With higher education institutions operating more or less like businesses, department heads are forced to make hard decisions when programs cannot sustain themselves on the number of students enrolled.

Such hard decisions are currently being made at Iowa State as the university embarked on a reimagining of the College of Liberal Arts and Sciences last year in response to a number of new challenges and changes in the dynamic between students and their universities.

The university has set a number of budgetary goals for the college, which it is approaching through attrition by not replacing faculty members who leave the college.

Winters said often the people with the most marketable skills and most career mobility will leave first. Winters said lightening the budgetary load through attrition allows for some factor of luck as some departments may see more faculty leave than others.

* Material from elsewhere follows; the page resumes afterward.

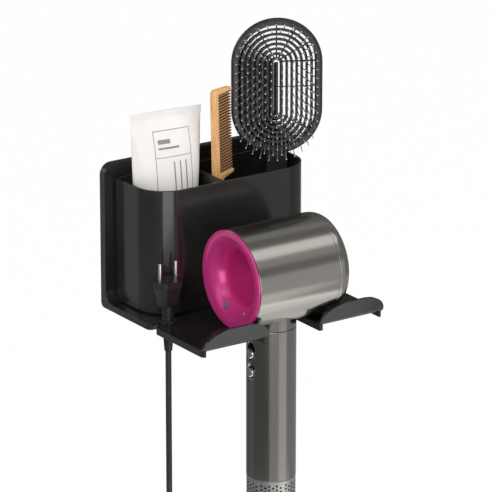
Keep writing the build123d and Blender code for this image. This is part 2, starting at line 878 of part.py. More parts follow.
def plug_pins_at_origin():
    top = plug_foot + plug_height
    pins = []
    for side in (-1, 1):
        pin = Cylinder(pin_radius, pin_length + pin_root, align=(Align.CENTER, Align.CENTER, Align.MIN))
        pin = fillet(pin.edges().group_by(Axis.Z)[-1], pin_radius * 0.6)
        pins.append(Pos(side * pin_spread / 2, 0, top - pin_root) * pin)
    return pins


def plug_pins():
    return [Pos(*plug_point()) * pin for pin in plug_pins_at_origin()]


def brush_plane():
    # Upright plane through the middle of the brush head: local x across, local y up, local z to the front
    turn = radians(brush_turn)
    across = Vector(cos(turn), sin(turn), 0)
    return Plane(origin=(brush_x, brush_y, brush_middle()), x_dir=across, z_dir=across.cross(Vector(0, 0, 1)))


def brush_middle():
    return brush_top - brush_length / 2


def oval(half, thickness_low, thickness_high):
    # A tall oval of the given half width, as deep as asked
    straight = brush_length - brush_width
    outline = SlotOverall(straight + 2 * half, 2 * half, rotation=90)
    return extrude(Pos(0, 0, thickness_low) * outline, amount=thickness_high - thickness_low)


def brush_frame():
    # Border of the head, neck and the handle that stands on the caddy floor
    half = brush_width / 2
    border = oval(half, -brush_thickness / 2, brush_thickness / 2)
    border = fillet(border.edges(), brush_thickness / 3)
    border -= oval(half - brush_border, -brush_thickness, brush_thickness)
    low = caddy_floor + seat_gap - brush_middle()
    high = brush_border / 2 - brush_length / 2
    grip = extrude(Pos(0, 0, -brush_neck_thickness / 2) * Pos(0, (low + high) / 2) *
                   RectangleRounded(brush_neck, high - low, brush_neck_corner), amount=brush_neck_thickness)
    rims = grip.edges().group_by(Axis.Z)
    grip = fillet(rims[0] + rims[-1], brush_neck_thickness / 3)
    join = Pos(0, high, 0) * Box(brush_neck, brush_border, brush_thickness * 0.8)
    return brush_plane() * (border + grip + join)


def slot_middle(number):
    # Half width of the middle line of one of the concentric slots
    edge = brush_width / 2 - brush_border - fit_gap - brush_pad_edge
    return edge - brush_slot / 2 - brush_slot_pitch * number


def brush_pad():
    # Vented plate: concentric oval slots, held together by bars behind
    half = brush_width / 2 - brush_border - fit_gap
    pad = oval(half, -brush_pad_wall / 2, brush_pad_wall / 2)
    for number in range(brush_slots):
        middle = slot_middle(number)
        cut = oval(middle + brush_slot / 2, -brush_pad_wall, brush_pad_wall)
        if middle > brush_slot:
            cut -= oval(middle - brush_slot / 2, -brush_pad_wall, brush_pad_wall)
        pad -= cut
    straight = brush_length - brush_width
    bars = Sketch()
    reach = straight / 2 + brush_bar_reach
    for y in (-reach, -straight / 2, 0, straight / 2, reach):
        bars += Pos(0, y) * Rectangle(2 * half, brush_bar)
    bars += Rectangle(brush_bar, straight + 2 * half)
    backing = extrude(Pos(0, 0, fit_gap - brush_pad_wall / 2) * bars, amount=-brush_bar_depth)
    return brush_plane() * (pad + (backing & oval(half, -2 * brush_pad_wall, brush_pad_wall)))


def bristle_places():
    # Evenly round each land between two slots
    straight = (brush_length - brush_width) / 2
    places = []
    for number in range(brush_slots - 1):
        radius = slot_middle(number) - brush_slot_pitch / 2
        round_end = pi * radius
        count = round((4 * straight + 2 * round_end) / bristle_pitch)
        for step in range(count):
            along = (step + 0.5 * (number % 2)) / count * (4 * straight + 2 * round_end)
            places.append(oval_point(radius, straight, along))
    return places


def oval_point(radius, straight, along):
    # The point that lies so far along an upright oval, from the foot of its right side
    side = 2 * straight
    bend = pi * radius
    if along < side:
        return radius, along - straight
    if along < side + bend:
        angle = (along - side) / radius
        return radius * cos(angle), straight + radius * sin(angle)
    x, y = oval_point(radius, straight, along - side - bend)
    return -x, -y


def brush_bristles():
    half = brush_width / 2
    lift = bristle_side / 2 * sin(radians(bristle_fan))
    bristles = []
    for x, y in bristle_places():
        tilt = bristle_fan * x / half
        drop = bristle_fan * y / (brush_length / 2)
        pin = Box(bristle_side, bristle_side, bristle_length, align=(Align.CENTER, Align.CENTER, Align.MIN))
        bristles.append(brush_plane() * Pos(x, y, brush_pad_wall / 2 + lift) * Rot(-drop, tilt) * pin)
    return bristles


def comb_plane():
    # Local x runs from the spine to the teeth's points, local y up the comb
    turn = Rot(0, 0, comb_turn)
    return Plane(Location((comb_x, comb_y, 0)) * turn * Rot(90) * Rot(0, 0, -comb_lean))


def wooden_comb():
    # Spine, slanted guards above and below the teeth, and a handle that stands on the caddy floor
    top = comb_top
    low = top - comb_head
    root = comb_spine - fit_gap
    outline = Polyline((0, low), (0, top), (comb_width, top - comb_slant), (comb_width, low + comb_slant / 2),
                       (comb_handle_width, low), close=True)
    blank = make_face(outline)
    blank = fillet(blank.vertices().sort_by(Axis.Y)[-2:], comb_round)
    first = low + comb_slant / 2 + comb_guard
    last = top - comb_slant - comb_guard
    pitch = (last - first) / comb_teeth
    gap = pitch * (1 - comb_tooth_share)
    middle = (root + comb_width + overrun) / 2
    for number in range(comb_teeth):
        y = first + pitch * (number + 0.5)
        blank -= Pos(middle, y) * Rectangle(comb_width + overrun - root, gap)
    foot = caddy_floor + seat_gap + comb_handle_width / 2 * sin(radians(-comb_lean))
    handle = Pos(comb_handle_width / 2, (foot + low) / 2) * RectangleRounded(
        comb_handle_width, low - foot + 2 * comb_round, comb_round)
    handle = Pos(0, comb_round) * handle
    solid = extrude(blank + handle, amount=comb_thickness / 2, both=True)
    return comb_plane() * solid


def tube_section(width, depth, z):
    return Pos(0, 0, z) * Ellipse(width / 2, depth / 2)


def tube_body():
    # Lofts from a round shoulder to a flat end with a crimp
    base = caddy_floor + seat_gap + tube_cap_height + seat_gap
    crimp = tube_top - tube_crimp_height
    third = (crimp - base) / 3
    sections = [
        tube_section(2 * tube_base_radius, 2 * tube_base_radius, base + tube_shoulder),
        tube_section(tube_body_width - 2 * tube_lower_taper, tube_lower_depth, base + third),
        tube_section(tube_body_width, tube_upper_depth, crimp - third),
        tube_section(tube_body_width + tube_crimp_wall, tube_top_depth, crimp),
    ]
    body = loft(sections)
    shoulder = Pos(0, 0, base) * Cylinder(
        tube_base_radius, tube_shoulder, align=(Align.CENTER, Align.CENTER, Align.MIN))
    shoulder = chamfer(shoulder.edges().group_by(Axis.Z)[0], tube_shoulder - overrun)
    neck_low = base - tube_neck_height
    neck = Pos(0, 0, neck_low) * Cylinder(tube_neck_radius, tube_neck_height + overrun,
                                          align=(Align.CENTER, Align.CENTER, Align.MIN))
    seal = Pos(0, 0, crimp + tube_crimp_height / 2) * Box(
        tube_body_width + 2 * tube_crimp_flare, tube_crimp_wall, tube_crimp_height)
    return tube_place() * (body + shoulder + neck + seal)


def tube_place():
    return Pos(tube_x, tube_y) * Rot(0, 0, tube_turn)


def tube_cap():
    # Screw cap below the tube, hollow round its neck
    low = caddy_floor + seat_gap
    cap = Cylinder(tube_cap_radius, tube_cap_height, align=(Align.CENTER, Align.CENTER, Align.MIN))
    cap = chamfer(cap.edges().group_by(Axis.Z)[0], tube_cap_wall)
    depth = tube_neck_height + 2 * seat_gap
    well = Pos(0, 0, tube_cap_height - depth) * Cylinder(
        tube_neck_radius + fit_gap, 2 * depth, align=(Align.CENTER, Align.CENTER, Align.MIN))
    return tube_place() * Pos(0, 0, low) * (cap - well)


save("wall_bracket", wall_bracket())
save("caddy_body", caddy_body())
save("caddy_divider", caddy_divider())
save("head_shell", head_shell())
save("rear_funnel", rear_funnel())
save("outlet_ring", outlet_ring())
save("heater_ring", heater_ring())
save("control_board", control_board())
save("speed_button", rear_button(-1))
save("heat_button", rear_button(1))
save("neck_collar", neck_collar())
save("handle_sleeve", handle_sleeve())
save("switch_bezel", switch_bezel())
save("power_switch", control_button(switch_radius, switch_z))
save("cool_shot_button", control_button(cool_radius, cool_z))
save("handle_duct", handle_duct())
save("motor_housing", motor_housing())
save("motor_bearings", *motor_bearings())
save("motor_mounts", *motor_mounts())
save("motor_shaft", motor_shaft())
save("impeller", impeller())
save("filter_cage", filter_cage())
save("filter_mesh", filter_mesh())
save("handle_end_plate", handle_end_plate())
save("cord_gland", cord_gland())
save("cord_dryer_lead", cord_dryer_lead())
save("cord_coil", cord_coil())
save("cord_tie", cord_tie())
save("cord_plug_lead", cord_plug_lead())
save("plug_relief", plug_relief())
save("plug_body", plug_body())
save("plug_pins", *plug_pins())
save("brush_frame", brush_frame())
save("brush_pad", brush_pad())
save("brush_bristles", *brush_bristles())
save("wooden_comb", wooden_comb())
save("tube_body", tube_body())
save("tube_cap", tube_cap())
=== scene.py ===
import json
import math
import random
from functools import partial

import bmesh
import bpy
from mathutils import Matrix, Vector


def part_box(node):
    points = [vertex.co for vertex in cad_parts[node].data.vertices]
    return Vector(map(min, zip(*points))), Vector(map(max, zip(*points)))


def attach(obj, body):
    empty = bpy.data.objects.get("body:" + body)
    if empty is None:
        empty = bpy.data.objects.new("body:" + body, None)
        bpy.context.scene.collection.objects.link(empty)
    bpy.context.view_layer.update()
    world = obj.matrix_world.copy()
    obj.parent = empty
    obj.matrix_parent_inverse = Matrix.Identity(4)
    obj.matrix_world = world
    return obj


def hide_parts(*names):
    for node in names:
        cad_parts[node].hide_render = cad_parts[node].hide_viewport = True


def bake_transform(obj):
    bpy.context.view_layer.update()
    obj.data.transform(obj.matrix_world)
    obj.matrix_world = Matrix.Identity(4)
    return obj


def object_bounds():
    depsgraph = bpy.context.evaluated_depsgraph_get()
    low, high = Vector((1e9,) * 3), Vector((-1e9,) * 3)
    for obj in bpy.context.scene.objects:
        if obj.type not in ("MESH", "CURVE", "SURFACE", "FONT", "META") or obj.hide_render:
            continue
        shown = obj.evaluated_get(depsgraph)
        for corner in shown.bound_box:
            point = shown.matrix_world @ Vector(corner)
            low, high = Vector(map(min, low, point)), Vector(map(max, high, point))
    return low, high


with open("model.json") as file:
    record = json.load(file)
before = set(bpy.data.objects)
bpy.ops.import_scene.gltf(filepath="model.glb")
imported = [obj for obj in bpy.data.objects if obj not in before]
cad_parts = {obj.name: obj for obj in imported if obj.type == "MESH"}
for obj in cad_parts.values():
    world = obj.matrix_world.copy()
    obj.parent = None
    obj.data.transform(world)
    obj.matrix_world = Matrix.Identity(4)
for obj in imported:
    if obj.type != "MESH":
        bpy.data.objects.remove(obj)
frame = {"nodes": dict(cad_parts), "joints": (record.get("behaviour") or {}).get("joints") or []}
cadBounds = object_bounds()
mm = 0.001


def linearColour(hexText):
    # sRGB hex to the linear values that shaders take
    channels = [int(hexText[i:i + 2], 16) / 255 for i in (1, 3, 5)]
    return [c / 12.92 if c <= 0.04045 else ((c + 0.055) / 1.055) ** 2.4 for c in channels] + [1.0]


def addNode(tree, kind, inputs=(), **settings):
    # Adds a node, sets its properties, then fills or links its inputs
    node = tree.nodes.new(kind)
    for name, value in settings.items():
        setattr(node, name, value)
    for key, value in dict(inputs).items():
        if isinstance(value, bpy.types.NodeSocket):
            tree.links.new(value, node.inputs[key])
        else:
            node.inputs[key].default_value = value
    return node


def newMaterial(name):
    made = bpy.data.materials.new(name)
    made.use_nodes = True
    made.node_tree.nodes.clear()
    return made, made.node_tree


def closeMaterial(made, tree, shader):
    addNode(tree, "ShaderNodeOutputMaterial", {"Surface": shader.outputs[0]})
    return made


def combine(tree, operation, first, second=0.0):
    return addNode(tree, "ShaderNodeMath", {0: first, 1: second}, operation=operation).outputs[0]


def objectFrom(name, mesh, material, sharpAngle=32):
    # Smooth faces, with the edges past sharpAngle kept crisp
    piece = bpy.data.objects.new(name, mesh)
    bpy.context.scene.collection.objects.link(piece)
    mesh.materials.clear()
    mesh.materials.append(material)
    for face in mesh.polygons:
        face.use_smooth = True
    mesh.set_sharp_from_angle(angle=math.radians(sharpAngle))
    return piece


def meshFrom(name, bm, recalc=True):
    if recalc:
        bmesh.ops.recalc_face_normals(bm, faces=bm.faces)
    mesh = bpy.data.meshes.new(name)
    bm.to_mesh(mesh)
    bm.free()
    return mesh


def skin(bm, rings, looped=False):
    # Faces from ring to ring of points, with both ends capped unless the last ring meets the first
    rings = [[bm.verts.new(point) for point in ring] for ring in rings]
    for ring, after in zip(rings, rings[1:] + (rings[:1] if looped else [])):
        for n, here in enumerate(ring):
            m = (n + 1) % len(ring)
            bm.faces.new((here, ring[m], after[m], after[n]))
    if not looped:
        bm.faces.new(list(reversed(rings[0])))
        bm.faces.new(rings[-1])


def skinned(name, rings, material, sharpAngle=32, looped=False):
    bm = bmesh.new()
    skin(bm, rings, looped)
    return objectFrom(name, meshFrom(name, bm), material, sharpAngle)


def solidified(piece):
    # The piece with its modifiers applied, as a plain mesh under its own name
    bpy.context.view_layer.update()
    whole = piece.evaluated_get(bpy.context.evaluated_depsgraph_get())
    mesh = bpy.data.meshes.new_from_object(whole)
    piece.modifiers.clear()
    piece.data = mesh
    mesh.name = piece.name
    return piece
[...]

“If you just say, we’re going to balance the budget by not hiring replacements, a lot of departments will lose some really, really strong people and not get to replace them,” Winters said.

With a decrease in budgetary wriggle room and downsizing overseen by the cosmic whims of attrition, departments lose highly productive individuals disproportionately and see unequal losses, which are not correlated to actual departmental efficiency or academic value.

“We’re just balancing the books by any means necessary, and when people leave, tough luck,” Winters said. “Again, that’s a terrible way to do things. I just don’t think that anybody has a better answer in the short run.”